Bodegas Julian Chivite’s Señorío de Arinzano vineyard has just been awarded Pago status, Spain’s highest level of classification.
The estate has now become Spain’s fifth Pago DO. The four others are the Dominio de Valdepusa, Finca Elez, Guijoso and Dehesa del Carrizal (all in Castilla La Mancha).
John Radford, in The New Spain, explains Denominacion de Origen de Pago as ‘a special category of quality wine introduced by the 2003 wine law, after the regional government of Castilla-La Mancha unilaterally introduced it in 2000. It is reserved for single estates of the highest international reputation that may or may not be members of a formal DO.’
The 127.95ha of vineyards were planted in 1988-89 and, in order to achieve Pago status they had to meet rigorous criteria governing yields, cultivation systems and vinification techniques.

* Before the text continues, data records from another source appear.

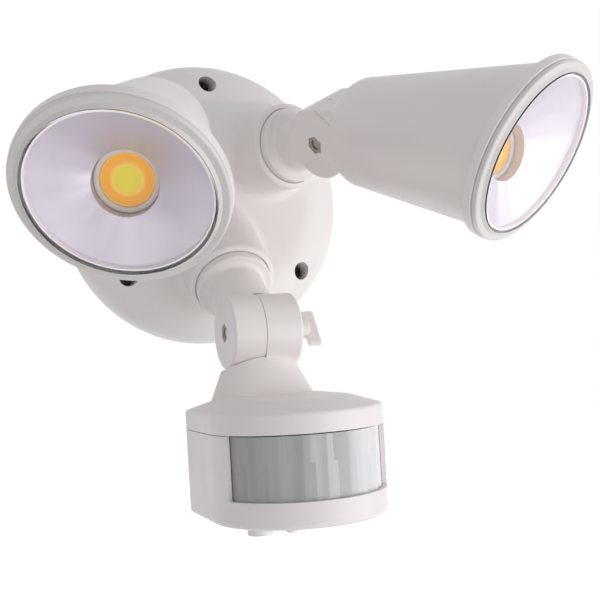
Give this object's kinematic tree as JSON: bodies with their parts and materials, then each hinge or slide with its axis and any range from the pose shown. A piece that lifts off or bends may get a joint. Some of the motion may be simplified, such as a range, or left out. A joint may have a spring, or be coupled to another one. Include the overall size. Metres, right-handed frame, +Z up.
{
  "type": "motion sensor security light",
  "caption": "Wall security light: domed round base, two swivelling and tilting cone-shaped LED lamps on stub arms, and a tilting motion sensor head below.",
  "frame": {"origin": "centre of the base's back face, on the wall", "axes": "+Y into the wall, +Z up, +X to the right as seen from in front"},
  "size_m": [0.2398, 0.2271, 0.231],
  "materials": {
    "housing": "warm white moulded ABS, satin",
    "inner_plastic": "plain moulded ABS, hidden side",
    "clear_lens": "clear polycarbonate",
    "fresnel": "translucent moulded polyethylene with vertical lens strips",
    "reflector": "metallised plastic, pale satin",
    "phosphor": "yellow phosphor on a chip-on-board LED",
    "aluminium": "plain",
    "steel": "zinc plated",
    "rubber": "black, matte",
    "circuit_board": "green solder mask",
    "dark_plastic": "black moulded"
  },
  "bodies": {
    "base": {"wall_gasket": "rubber", "wall_plate": "inner_plastic", "base_cover": "housing", "cover_screws": "steel", "cable_grommet": "rubber", "control_board": "circuit_board", "led_driver": "dark_plastic", "relay": "dark_plastic", "terminal_block": "dark_plastic", "terminal_screws": "steel"},
    "left_arm": {"left_lamp_arm": "housing", "left_lamp_arm_seal": "rubber", "left_lamp_arm_nut": "inner_plastic", "left_lamp_hinge_nut": "steel", "left_hinge_bolt": "steel"},
    "left_lamp": {"left_shell": "housing", "left_bezel": "housing", "left_lens": "clear_lens", "left_lens_seal": "rubber", "left_reflector": "reflector", "left_led_board": "aluminium", "left_led_chip": "phosphor", "left_heat_sink": "aluminium"},
    "right_arm": {"right_lamp_arm": "housing", "right_lamp_arm_seal": "rubber", "right_lamp_arm_nut": "inner_plastic", "right_lamp_hinge_nut": "steel", "right_hinge_bolt": "steel"},
    "right_lamp": {"right_shell": "housing", "right_bezel": "housing", "right_lens": "clear_lens", "right_lens_seal": "rubber", "right_reflector": "reflector", "right_led_board": "aluminium", "right_led_chip": "phosphor", "right_heat_sink": "aluminium"},
    "sensor_arm": {"sensor_arm": "housing", "sensor_arm_seal": "rubber", "sensor_arm_nut": "inner_plastic", "sensor_hinge_nut": "steel"},
    "sensor_head": {"sensor_cap": "housing", "sensor_case": "housing", "fresnel_lens": "fresnel", "sensor_board": "circuit_board", "pyro_sensor": "aluminium", "trimmers": "dark_plastic"},
    "wing_bolt": {"wing_bolt": "housing"},
    "time_dial": {"time_dial": "housing"},
    "dusk_dial": {"dusk_dial": "housing"}
  },
  "joints": [
    {"name": "left_arm_swivel", "type": "hinge", "parent": "base", "child": "left_arm", "pos_m": [-0.0338, -0.0609, 0.0228], "axis": [-0.2688, -0.9629, -0.0244], "range_deg": [-60, 60]},
    {"name": "left_lamp_tilt", "type": "hinge", "parent": "left_arm", "child": "left_lamp", "pos_m": [-0.04356, -0.09585, 0.02191], "axis": [0.9341, -0.2545, -0.2503], "range_deg": [-26, 27]},
    {"name": "right_arm_swivel", "type": "hinge", "parent": "base", "child": "right_arm", "pos_m": [0.0338, -0.0609, 0.0228], "axis": [0.2688, -0.9629, -0.0244], "range_deg": [-60, 60]},
    {"name": "right_lamp_tilt", "type": "hinge", "parent": "right_arm", "child": "right_lamp", "pos_m": [0.04356, -0.09585, 0.02191], "axis": [0.8612, 0.2289, 0.4539], "range_deg": [-20, 34]},
    {"name": "sensor_arm_swivel", "type": "hinge", "parent": "base", "child": "sensor_arm", "pos_m": [0, -0.057, -0.046], "axis": [0, -0.7793, -0.6266], "range_deg": [-45, 45]},
    {"name": "sensor_tilt", "type": "hinge", "parent": "sensor_arm", "child": "sensor_head", "pos_m": [0, -0.08794, -0.07088], "axis": [1, 0, 0], "range_deg": [-35, 30]},
    {"name": "wing_bolt_turn", "type": "hinge", "parent": "sensor_arm", "child": "wing_bolt", "pos_m": [0, -0.08794, -0.07088], "axis": [1, 0, 0], "range_deg": [-360, 360]},
    {"name": "time_dial_turn", "type": "hinge", "parent": "sensor_head", "child": "time_dial", "pos_m": [-0.02, -0.13994, -0.15048], "axis": [0, 0, 1], "range_deg": [-135, 135]},
    {"name": "dusk_dial_turn", "type": "hinge", "parent": "sensor_head", "child": "dusk_dial", "pos_m": [-0.0061, -0.13994, -0.15048], "axis": [0, 0, 1], "range_deg": [-135, 135]}
  ]
}
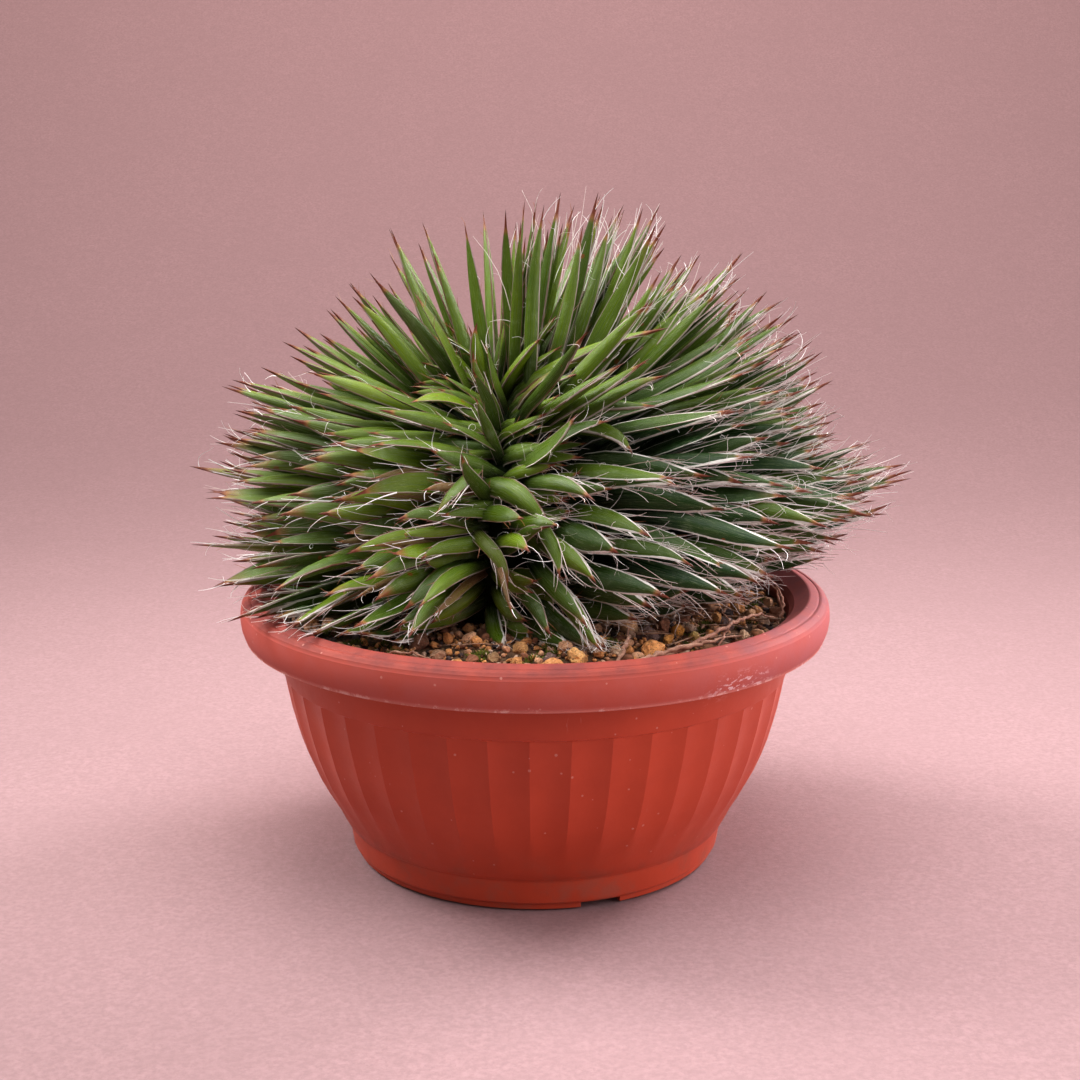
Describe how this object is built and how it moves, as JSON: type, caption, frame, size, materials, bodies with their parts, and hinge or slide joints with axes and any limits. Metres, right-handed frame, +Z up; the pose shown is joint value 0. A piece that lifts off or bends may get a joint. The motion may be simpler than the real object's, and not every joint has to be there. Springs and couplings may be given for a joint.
{
  "type": "potted crested agave",
  "caption": "Crested agave grown as a dense mound of spine-tipped leaves along a folded growth line, rooted in gritty mix in a fluted plastic bowl pot.",
  "frame": {"origin": "centre of the pot's foot, on the surface that it stands on", "axes": "+Z up along the pot's axis; the front of the crest, with the growth line, faces -Y; +X to the right of someone looking at that front, along the plant's greatest width"},
  "size_m": [0.2449, 0.1998, 0.2221],
  "materials": {
    "pot_plastic": "satin",
    "grit": "matte",
    "leaf": "satin"
  },
  "bodies": {
    "root": {"pot": "pot_plastic", "potting_mix": "grit", "crested_agave": "leaf"}
  },
  "joints": []
}
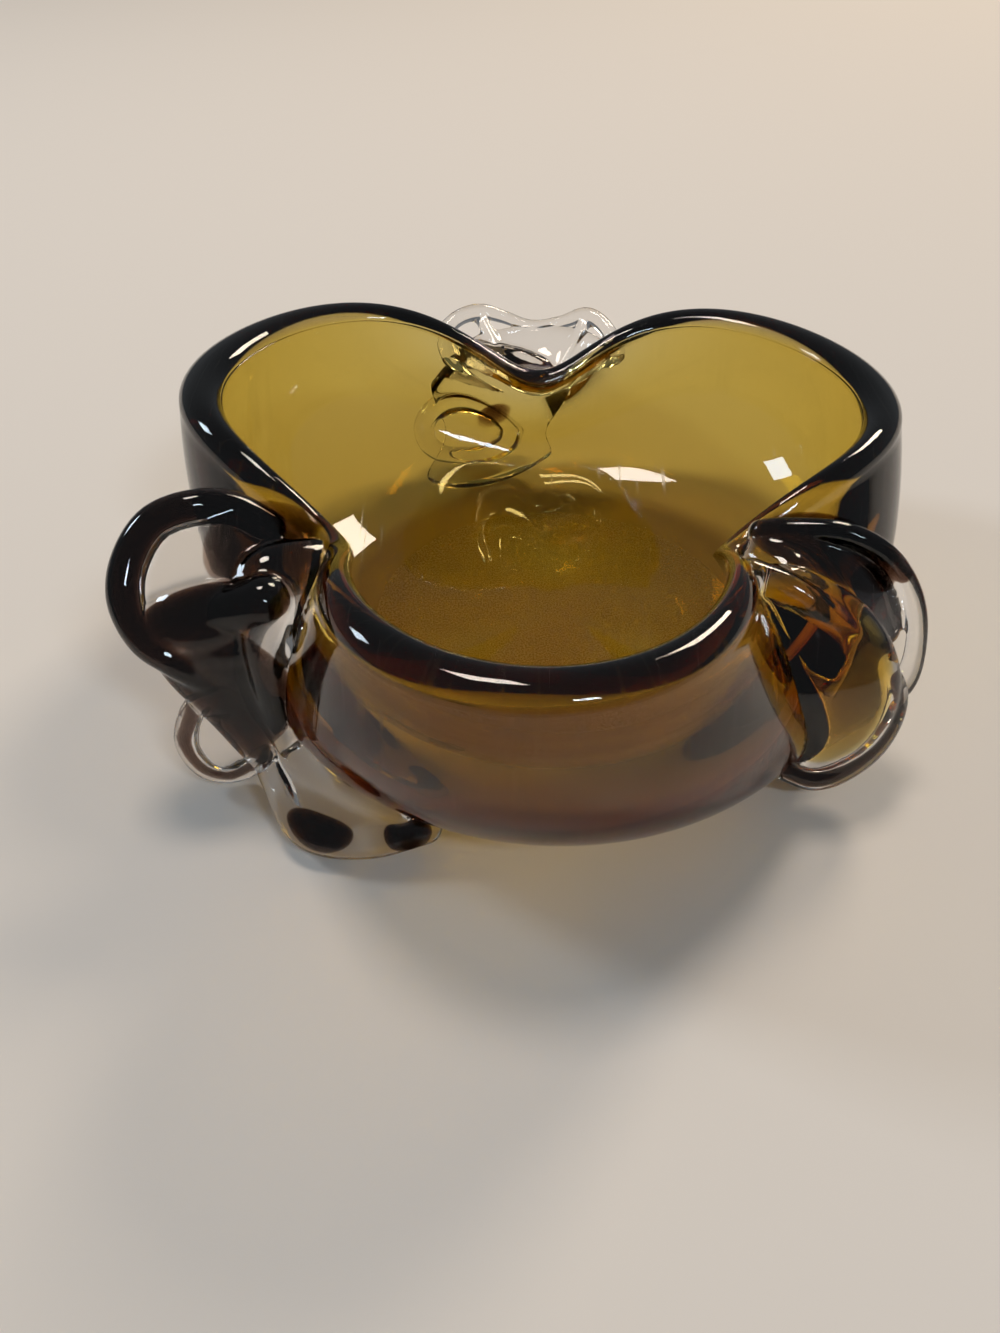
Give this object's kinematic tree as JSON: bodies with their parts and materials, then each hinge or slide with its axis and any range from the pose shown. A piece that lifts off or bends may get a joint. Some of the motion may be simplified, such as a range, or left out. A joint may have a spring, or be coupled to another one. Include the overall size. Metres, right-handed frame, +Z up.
{
  "type": "art glass bowl",
  "caption": "Thick three-lobed glass bowl, amber inside and smoke outside, pinched in at each side, with a fan of clear pulled petals at each pinch.",
  "frame": {"origin": "centre of the flat base that the bowl stands on", "axes": "+Z up out of the base; -Y towards the front lobe, +X towards the right"},
  "size_m": [0.1632, 0.1664, 0.0622],
  "materials": {
    "amber_glass": "gloss",
    "smoke_glass": "gloss",
    "crystal_glass": "gloss",
    "streak_glass": "gloss"
  },
  "bodies": {
    "root": {"amber_lining": "amber_glass", "smoke_casing": "smoke_glass", "left_petals": "crystal_glass", "left_streak": "streak_glass", "right_petals": "crystal_glass", "right_streak": "streak_glass", "rear_petals": "crystal_glass", "rear_streak": "streak_glass"}
  },
  "joints": []
}
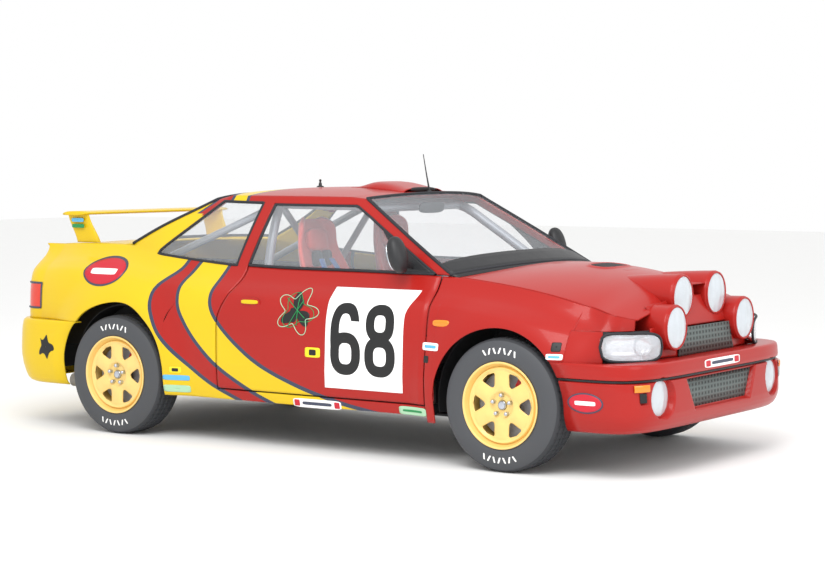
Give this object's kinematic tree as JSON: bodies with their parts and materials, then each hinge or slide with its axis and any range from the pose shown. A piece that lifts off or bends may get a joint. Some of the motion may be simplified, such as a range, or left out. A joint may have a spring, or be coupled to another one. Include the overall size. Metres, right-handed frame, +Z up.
{
  "type": "rally car",
  "caption": "Two-door rally car with opening doors, bonnet and boot lid, steered and rolling wheels, a roll cage, extra lamps on the bonnet and a rear wing.",
  "frame": {"origin": "on the ground under the middle of the bounding box", "axes": "+X to the nose, +Y to the left side of the car, +Z up"},
  "size_m": [4.19, 1.7678, 2.0411],
  "materials": {
    "tyre_rubber": "moulded, matt",
    "gold_wheel_paint": "gold wheel paint",
    "window_glass": "clear laminated glass",
    "lamp_glass": "clear ribbed lens",
    "red_lens": "moulded acrylic lens",
    "yellow_paint": "gloss enamel",
    "red_paint": "gloss enamel",
    "underbody_paint": "matt black",
    "cast_metal": "as cast",
    "cage_paint": "silver-grey enamel",
    "exhaust_steel": "stainless steel",
    "seat_cloth": "flame-proof cloth",
    "grille_mesh": "mesh grille",
    "black_plastic": "moulded, textured"
  },
  "bodies": {
    "body": {"floor_pan": "underbody_paint", "front_frame": "underbody_paint", "rear_frame": "underbody_paint", "body_side_left": "yellow_paint", "body_side_right": "yellow_paint", "front_wing_left": "red_paint", "front_wing_right": "red_paint", "front_bumper": "red_paint", "rear_bumper": "yellow_paint", "roof": "red_paint", "roof_scoop": "red_paint", "cowl_panel": "black_plastic", "windscreen": "window_glass", "rear_window": "window_glass", "quarter_windows": "window_glass", "front_lamps": "lamp_glass", "tail_lamps": "red_lens", "grilles": "grille_mesh", "seats": "seat_cloth", "roll_cage": "cage_paint", "dashboard": "black_plastic", "engine_block": "cast_metal", "exhaust": "exhaust_steel", "aerials": "black_plastic", "front_suspension": "underbody_paint", "rear_axle": "underbody_paint"},
    "bonnet": {"bonnet": "red_paint", "lamp_pods": "red_paint"},
    "boot_lid": {"boot_lid": "yellow_paint", "rear_wing": "yellow_paint"},
    "door_left": {"door_left": "red_paint", "door_glass_left": "window_glass"},
    "door_right": {"door_right": "red_paint", "door_glass_right": "window_glass"},
    "steering_wheel": {"steering_wheel": "black_plastic"},
    "knuckle_left": {"knuckle_left": "cast_metal"},
    "knuckle_right": {"knuckle_right": "cast_metal"},
    "wheel_front_left": {"rim_front_left": "gold_wheel_paint", "tyre_front_left": "tyre_rubber"},
    "wheel_front_right": {"rim_front_right": "gold_wheel_paint", "tyre_front_right": "tyre_rubber"},
    "wheel_rear_left": {"rim_rear_left": "gold_wheel_paint", "tyre_rear_left": "tyre_rubber"},
    "wheel_rear_right": {"rim_rear_right": "gold_wheel_paint", "tyre_rear_right": "tyre_rubber"}
  },
  "joints": [
    {"name": "bonnet_hinge", "type": "hinge", "parent": "body", "child": "bonnet", "pos_m": [0.9665, 0, 0.936], "axis": [0, -1, 0], "range_deg": [0, 50]},
    {"name": "boot_hinge", "type": "hinge", "parent": "body", "child": "boot_lid", "pos_m": [-1.4085, 0, 1.054], "axis": [0, 1, 0], "range_deg": [0, 50]},
    {"name": "door_left_hinge", "type": "hinge", "parent": "body", "child": "door_left", "pos_m": [0.81, 0.826, 0.5], "axis": [0, 0, -1], "range_deg": [0, 62]},
    {"name": "door_right_hinge", "type": "hinge", "parent": "body", "child": "door_right", "pos_m": [0.81, -0.826, 0.5], "axis": [0, 0, 1], "range_deg": [0, 62]},
    {"name": "steer_left", "type": "hinge", "parent": "body", "child": "knuckle_left", "pos_m": [1.325, 0.65, 0.33], "axis": [0, 0, 1], "range_deg": [-30, 30]},
    {"name": "steer_right", "type": "hinge", "parent": "body", "child": "knuckle_right", "pos_m": [1.325, -0.65, 0.33], "axis": [0, 0, 1], "range_deg": [-30, 30]},
    {"name": "steering_wheel_turn", "type": "hinge", "parent": "body", "child": "steering_wheel", "pos_m": [0.51, 0.35, 0.85], "axis": [-0.9135, 0, 0.4067], "range_deg": [-360, 360]},
    {"name": "roll_front_left", "type": "hinge", "parent": "knuckle_left", "child": "wheel_front_left", "pos_m": [1.325, 0.778, 0.33], "axis": [0, 1, 0], "continuous": true},
    {"name": "roll_front_right", "type": "hinge", "parent": "knuckle_right", "child": "wheel_front_right", "pos_m": [1.325, -0.778, 0.33], "axis": [0, 1, 0], "continuous": true},
    {"name": "roll_rear_left", "type": "hinge", "parent": "body", "child": "wheel_rear_left", "pos_m": [-1.195, 0.778, 0.33], "axis": [0, 1, 0], "continuous": true},
    {"name": "roll_rear_right", "type": "hinge", "parent": "body", "child": "wheel_rear_right", "pos_m": [-1.195, -0.778, 0.33], "axis": [0, 1, 0], "continuous": true}
  ],
  "couplings": [
    {"joint": "steer_right", "follows": "steer_left", "ratio": 1},
    {"joint": "steering_wheel_turn", "follows": "steer_left", "ratio": 12}
  ]
}
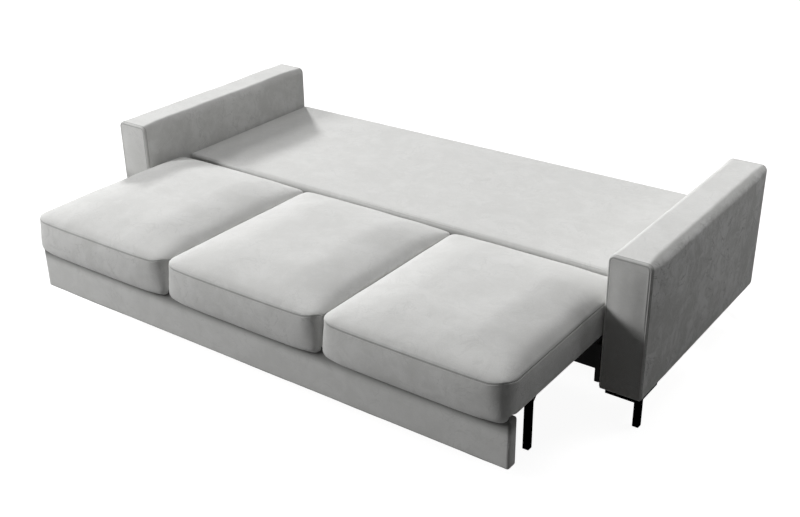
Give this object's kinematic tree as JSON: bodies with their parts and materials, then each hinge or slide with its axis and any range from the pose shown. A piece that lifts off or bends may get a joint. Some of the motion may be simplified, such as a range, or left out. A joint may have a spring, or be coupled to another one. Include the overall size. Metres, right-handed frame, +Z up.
{
  "type": "sleeper sofa with pull-out bed",
  "caption": "Sleeper sofa opened as a bed: block arms, pull-out seat with loose cushions, flat folding backrest, fascia and slim square legs.",
  "frame": {"origin": "on the floor, under the middle of the opened bed's box", "axes": "+X to the sitter's left along the sofa, +Y to the rear, +Z up"},
  "size_m": [2.3, 1.533, 0.583],
  "materials": {
    "velour": "light grey velour with a short, softly mottled nap",
    "black_steel": "matte black powder coat",
    "black_wood": "matte black paint",
    "beech": "bare planed beech",
    "plywood": "bare sanded plywood",
    "zinc_steel": "zinc plated",
    "nylon": "moulded nylon"
  },
  "bodies": {
    "base": {"arm_cover_left": "velour", "arm_cover_right": "velour", "arm_inner_board_left": "plywood", "arm_inner_board_right": "plywood", "arm_outer_board_left": "plywood", "arm_outer_board_right": "plywood", "arm_top_board_left": "plywood", "arm_top_board_right": "plywood", "arm_leg_front_left": "black_steel", "arm_leg_front_right": "black_steel", "arm_leg_rear_left": "black_steel", "arm_leg_rear_right": "black_steel", "arm_bottom_board_left": "plywood", "arm_bottom_board_right": "plywood", "seat_rail_left": "zinc_steel", "seat_rail_right": "zinc_steel", "back_guide_left": "zinc_steel", "back_guide_right": "zinc_steel", "cam_track_left": "zinc_steel", "cam_track_right": "zinc_steel", "rear_beam": "beech", "bed_stop_left": "nylon", "bed_stop_right": "nylon"},
    "seat": {"seat_front_rail": "black_wood", "seat_rear_rail": "black_wood", "seat_side_rail_left": "black_wood", "seat_side_rail_right": "black_wood", "seat_cross_rail_left": "black_wood", "seat_cross_rail_right": "black_wood", "seat_rear_board": "black_wood", "seat_deck": "plywood", "seat_end_board_left": "black_wood", "seat_end_board_right": "black_wood", "seat_axle_plate_left": "black_steel", "seat_axle_plate_right": "black_steel", "seat_leg_left": "black_steel", "seat_leg_right": "black_steel", "drive_plate_left": "black_steel", "drive_plate_right": "black_steel", "fascia_cover": "velour", "fascia_board": "plywood", "seat_cushion_left": "velour", "seat_cushion_centre": "velour", "seat_cushion_right": "velour"},
    "back_carriage": {"back_shaft": "zinc_steel", "slider_block_left": "nylon", "slider_block_right": "nylon"},
    "backrest": {"back_cover": "velour", "back_base_board": "plywood", "back_front_rail": "beech", "back_rear_rail": "beech", "back_end_rail_left": "beech", "back_end_rail_right": "beech", "back_mid_rail": "beech", "back_bracket_left": "black_steel", "back_bracket_right": "black_steel", "cam_pin_left": "zinc_steel", "cam_pin_right": "zinc_steel"},
    "roller_left": {"seat_roller_left": "nylon"},
    "roller_right": {"seat_roller_right": "nylon"}
  },
  "joints": [
    {"name": "seat_slide", "type": "slide", "parent": "base", "child": "seat", "axis": [0, 1, 0], "range_m": [0, 0.56]},
    {"name": "carriage_slide", "type": "slide", "parent": "base", "child": "back_carriage", "axis": [0, 0.9615, -0.2747], "range_m": [0, 0.5825]},
    {"name": "back_tilt", "type": "hinge", "parent": "back_carriage", "child": "backrest", "pos_m": [0, 0.065, 0.311], "axis": [1, 0, 0], "range_deg": [0, 78.01]},
    {"name": "roller_spin_left", "type": "hinge", "parent": "seat", "child": "roller_left", "pos_m": [1.0147, -0.0835, 0.1456], "axis": [1, 0, 0], "range_deg": [-2675, 0]},
    {"name": "roller_spin_right", "type": "hinge", "parent": "seat", "child": "roller_right", "pos_m": [-1.0147, -0.0835, 0.1456], "axis": [1, 0, 0], "range_deg": [-2675, 0]}
  ],
  "couplings": [
    {"joint": "carriage_slide", "follows": "seat_slide", "ratio": 1.04},
    {"joint": "back_tilt", "follows": "seat_slide", "rad_per_m": 2.431},
    {"joint": "roller_spin_left", "follows": "seat_slide", "rad_per_m": -83.333},
    {"joint": "roller_spin_right", "follows": "seat_slide", "rad_per_m": -83.333}
  ]
}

‘In order to attain Pago certification, you have to demonstrate that you have a very particular terroir and that the wines made on the estate have a track record of selling at premium prices,’ Fernando Chivite, the bodega’s winemaker and president said.
The wines from the estate have, up until now, been bottled and sold under the Colección 125 label.
‘We will continue selling Colección 125 wines, but this allows us to develop wines within the Pago that explore different aspects of our terroirs,’ says Chivite. ‘In a way, Colección will become the second wine of the estate.’
At the moment, Chivite has three vintages of its Pago wines – 2000, 2001 and 2002 – stockpiled (there are approximately 20,000 bottles of each) and will start distributing them early in the new year.